A real estate broker even may be called on to exercise his creative powers in properly presenting his name to the business world. For instance, John Henry Smith is more easily identified than J. H. Smith; J. Logan Jones is certain to become better known than J. L. Jones.
5. Repetition is vital.
An advertisement to be productive must be remembered. Every device known to make it easily remembered should be employed, such as familiar words and phrases, short sentences, brief paragraphs, concise statements and visualization.
Even with these aids, however, an advertisement must be presented over and over if it is to become fixed in the memory. Even a comparatively poor advertisement can be made productive by repetition. It is an expensive method, but will get results.
Psychological research has established the fact that in the first two to three seconds after reading an advertisement our impressions are most vivid. After that we forget very rapidly for the next thirty minutes, when only the high lights of the message are left, if anything at all remains. Thus repetition of an advertisement daily or twice daily is not too often. For this reason also an advertisement run once may produce no results, while the same or similar copy repeated daily for a week or a month may produce magnificent results.
If $500.00 constitutes the entire advertising budget it should not be used to buy just one large space, regardless of the desirability of big displays and white space. The money should be spread over a greater period of time, depending on repetition to get results.
6. General rules to observe.
In designing an advertisement or a campaign the following general laws should be obeyed:
Make the copy simple rather than complex.
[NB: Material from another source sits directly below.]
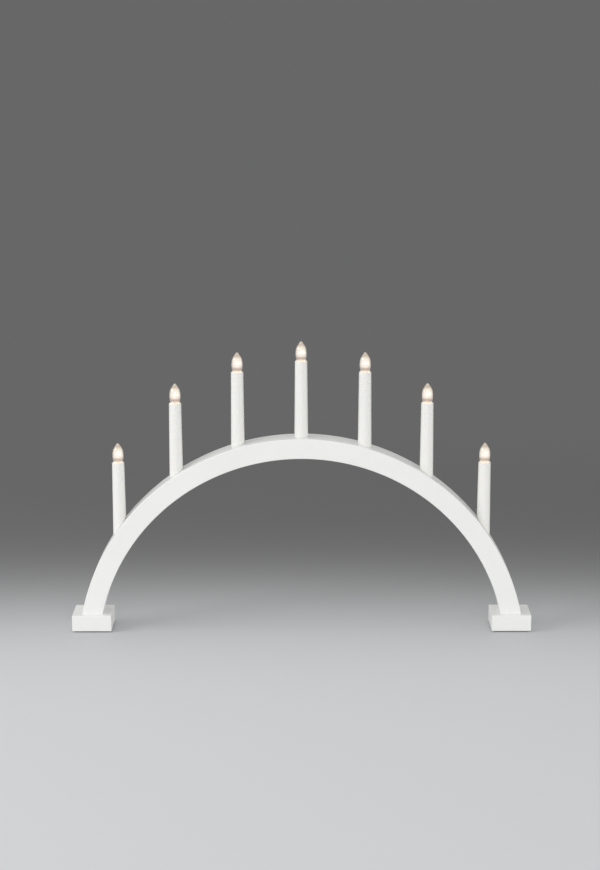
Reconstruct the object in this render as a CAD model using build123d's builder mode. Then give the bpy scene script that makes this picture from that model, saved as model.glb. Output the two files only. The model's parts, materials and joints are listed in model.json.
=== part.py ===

Make it short and easy to read but still tell the story. Give reasons why the buyer should buy, instead of why the advertiser should sell.
Appeal to the reader, not to the personal vanity of the advertiser.
Make it dignified but not bashful. It should be artistic but not ornate.
Common weaknesses in real estate copy are:
Too much detail, lack of human interest, use of worn out words and phrases, exaggeration, too wordy, vague generalities.